Five things you should know before you start your work day on Feb. 12

Juston Herbert fixes his daughter's sandal after they've loaded the car with multiple purchases of an item to resell later for a profit.Dominic Valente / For The Washington Post

Good morning! Our stories today relate to downturns, in the oil-by-rail sector, in SNC-Lavalin’s business, in one poor guy’s personal savings, and in the upcoming recession. And, should you find yourself on the wrong side of the economy, don’t forget how some people are making ends meet as retail arbitrageurs, boosting upwards their bottom lines.

OFF THE RAILS 

Canadian heavy crude has become too expensive to ship by rail. Two months after the Alberta government announced the cuts, crude-by-rail shipments are declining even as pipelines remain at or near capacity. Rail volumes fell 56% last week. After producer complaints, the cut was eased but the discount is still too deep to make rail profitable.
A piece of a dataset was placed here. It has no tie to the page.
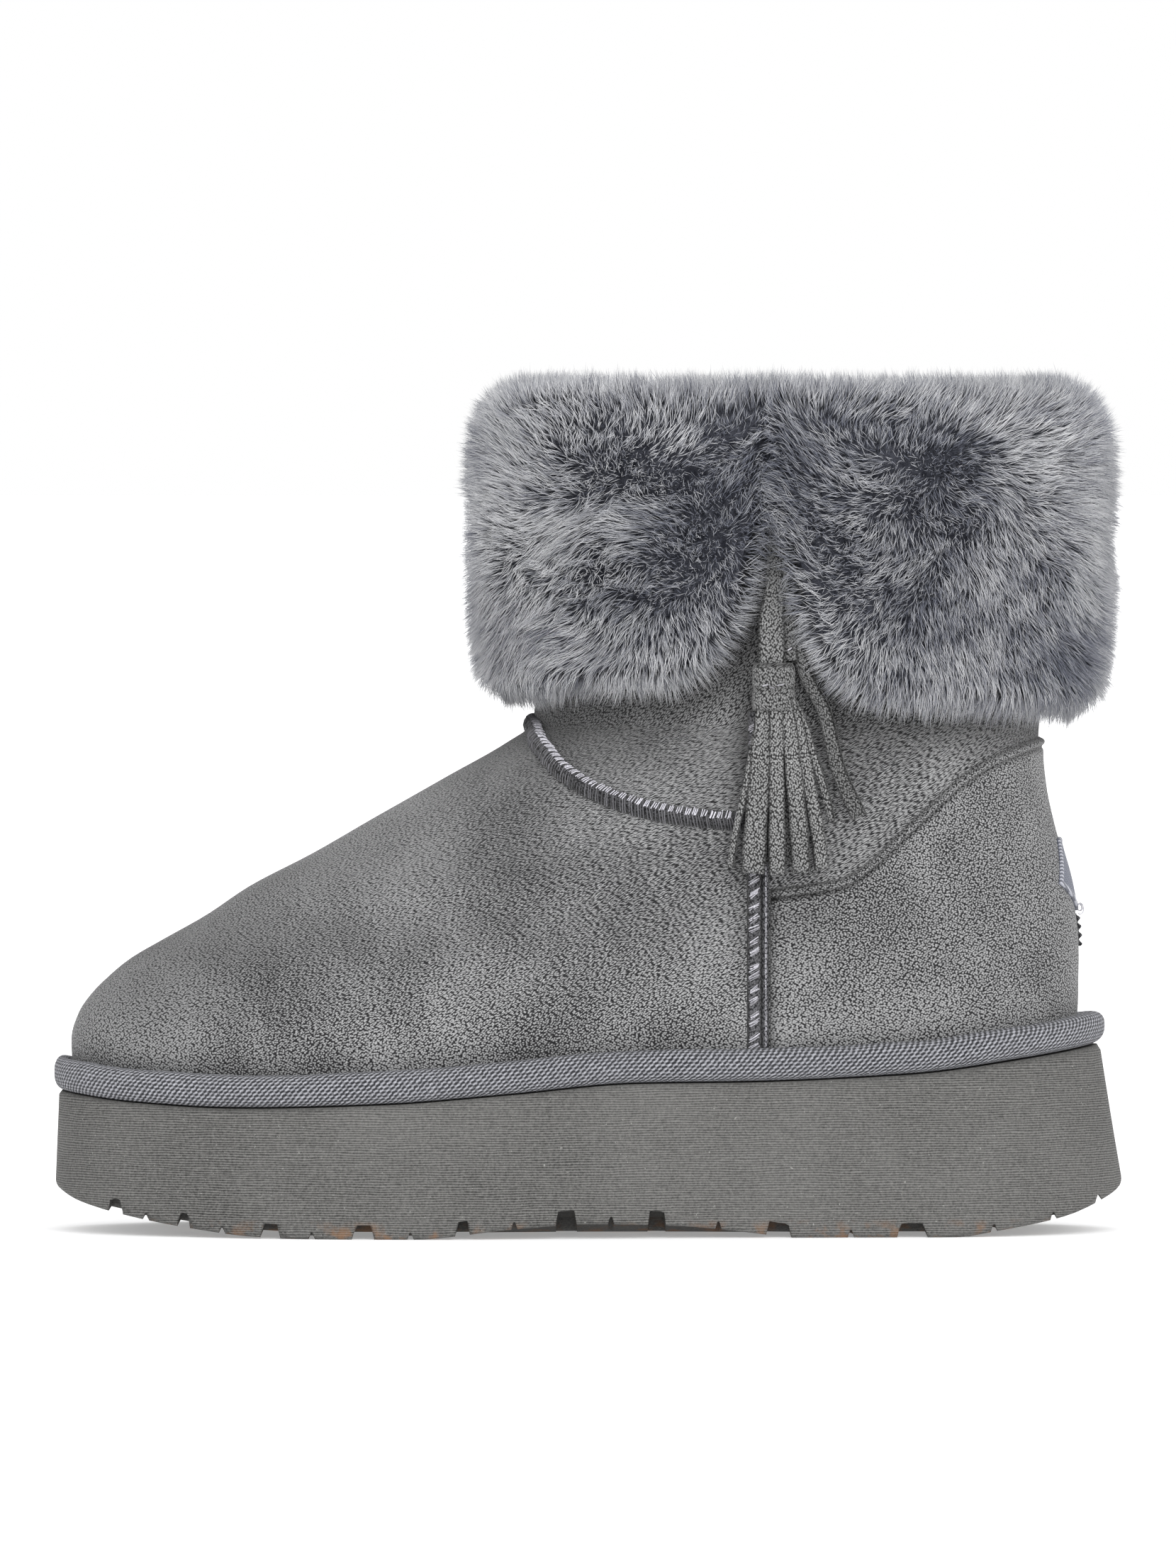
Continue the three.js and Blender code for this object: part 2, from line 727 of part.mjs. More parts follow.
// Tufts along the lower edge. A sine of the place varies their length, width and swing.
function cuffLocks() {
  const count = 36;
  return steps(0, 360, count)
    .slice(0, -1)
    .filter((angle) => angle < slitStart || angle > slitEnd)
    .map((angle, i) => {
      const turn = angle * degree;
      const vary = 0.5 + 0.5 * Math.sin(i * 2.4);
      const depth = furDepth * cuffAt(angle).pile;
      const rootZ = edgeHeight(turn) + lockLength * 0.75;
      const drop = lockLength * (0.8 + 0.5 * vary);
      const swing = (vary - 0.5) * 4 * degree;
      const root = cuffPoint(turn, 0.78 * depth, rootZ);
      const middle = cuffPoint(turn + swing / 2, 0.86 * depth, rootZ - drop * 0.55);
      const tip = cuffPoint(turn + swing, 0.82 * depth, rootZ - drop);
      return lock(root, middle, tip, lockWidth * (0.8 + 0.4 * vary));
    });
}

const tasselX = placeAt(tasselPlace);

// A point out from the upper's outer side, by its place along the boot and its height.
function besidePoint(x, z, distance) {
  const level = levelAt(x, z);
  const face = upperFace(turnAt(x, level), level);
  return new THREE.Vector3(x, face.y - distance, z);
}

// A flat strip through rows of place, height, half width and distance out.
function strip(rows, thick) {
  const loops = rows.map(({ x, z, half, out }) => {
    const middle = besidePoint(x, z, out);
    return [
      [-1, -0.5],
      [1, -0.5],
      [1, 0.5],
      [-1, 0.5],
    ].map(([side, deep]) => new THREE.Vector3(x + side * half, middle.y + deep * thick, z));
  });
  return solidOf(skin(loops));
}

// Strap that comes out of the slit: a loop down to the tassel's head, and a tail past it. Grown, it is the
// room that it takes with a clearance.
function makeStrap(grow = 0) {
  const leg = (table) =>
    strip(
      rowsOf(table).map(({ across, half, up, out }, i) => ({
        x: tasselX + across * headWidth,
        z: lerp(headTop, cuffTop, up) + (i === 0 ? grow : 0),
        half: half * headWidth + grow,
        out: out * headDepth + gap,
      })),
      strapThick + 2 * grow,
    );
  return leg(loopForm).add(leg(tailForm));
}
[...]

All told, the cuts are having the opposite of the desired effect.

DIGGING DEEPER 

SNC-Lavalin Group Inc. yesterday posted a $350-million loss in its mining segment — adding to legal woes, a brewing political scandal and business headwinds — leading one analyst to suggest it sell assets: “De-risking must be a priority.” As Gabe Friedman reports, with shares off 42% since June, some say the selloff is an overreaction while others recommend investors buy now. And yesterday the company cut its full-year profit forecast for the second time.

COMING UP: HEADING DOWN

Paul Krugman says the U.S. is headed for a possible recession and the Fed won’t be able to combat it. While he doesn’t expect a crisis of 2008 proportions, he said policymakers in Washington would struggle to contain large shocks. “We’re clearly in worse shape” than 11 years ago, the Nobel laureate said, citing lower public debt in 2008 and “lots of room” to lower interest rates. “And we came into the last crisis with pretty remarkable leadership.”

ONE BIG TRANSFER FEE

This Quadriga client lost his entire life savings in a $560,000 mistake. He was leaving Silicon Valley to move back to Canada. “I wasn’t using it for trading — I just wanted to move my money over to my Canadian bank account,” the software engineer said. But now, he’s living in a Vancouver Airbnb and looking for a job. He says he is one of Quadriga’s larger investors, one of the 115,000 clients who lost money when the firm’s founder died.

RETAIL RESALE

They’re “flesh and blood robots for Amazon,” says one retail arbitrageur, that plucky band of disparate folks who raid clearance aisles in all manner of stores and resell it all online for a profit. Many supply Amazon, filling gaps in its product catalogue. For some, retail arbitrage is a lucrative side hustle, for others it’s how they earn a living.